STATED TASK:
Print the entire listing. Each line must match the original exactly.

┌──

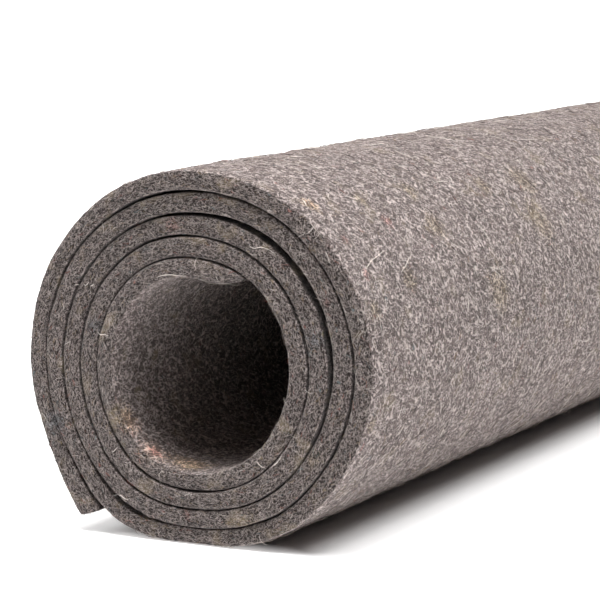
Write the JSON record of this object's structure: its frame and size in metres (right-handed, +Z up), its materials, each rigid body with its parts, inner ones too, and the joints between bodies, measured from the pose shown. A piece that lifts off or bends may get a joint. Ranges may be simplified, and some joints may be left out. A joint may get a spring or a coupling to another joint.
{
  "type": "roll of felt",
  "caption": "Thick wool felt sheet wound into an open roll with a hollow middle, lying on its side, its free edge low on the left.",
  "frame": {"origin": "middle of the bounding box's underside, on the surface the roll lies on", "axes": "+Y runs along the roll's axis from the end that the picture shows to the far end, +Z is up, and +X is to the right as the shown end is seen"},
  "size_m": [0.1018, 0.5, 0.0987],
  "materials": {
    "felt": "matte, fibrous, mottled grey-brown wool"
  },
  "bodies": {
    "root": {"felt_roll": "felt"}
  },
  "joints": []
}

└──

FULL OUTPUT:
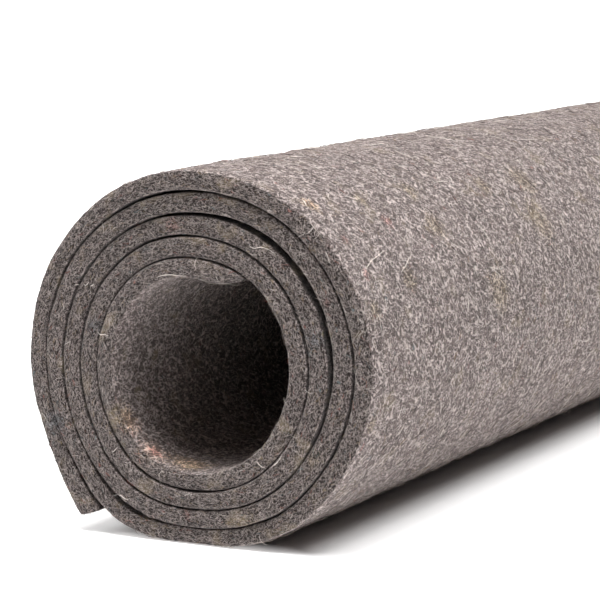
Write the JSON record of this object's structure: its frame and size in metres (right-handed, +Z up), its materials, each rigid body with its parts, inner ones too, and the joints between bodies, measured from the pose shown. A piece that lifts off or bends may get a joint. Ranges may be simplified, and some joints may be left out. A joint may get a spring or a coupling to another joint.
{
  "type": "roll of felt",
  "caption": "Thick wool felt sheet wound into an open roll with a hollow middle, lying on its side, its free edge low on the left.",
  "frame": {"origin": "middle of the bounding box's underside, on the surface the roll lies on", "axes": "+Y runs along the roll's axis from the end that the picture shows to the far end, +Z is up, and +X is to the right as the shown end is seen"},
  "size_m": [0.1018, 0.5, 0.0987],
  "materials": {
    "felt": "matte, fibrous, mottled grey-brown wool"
  },
  "bodies": {
    "root": {"felt_roll": "felt"}
  },
  "joints": []
}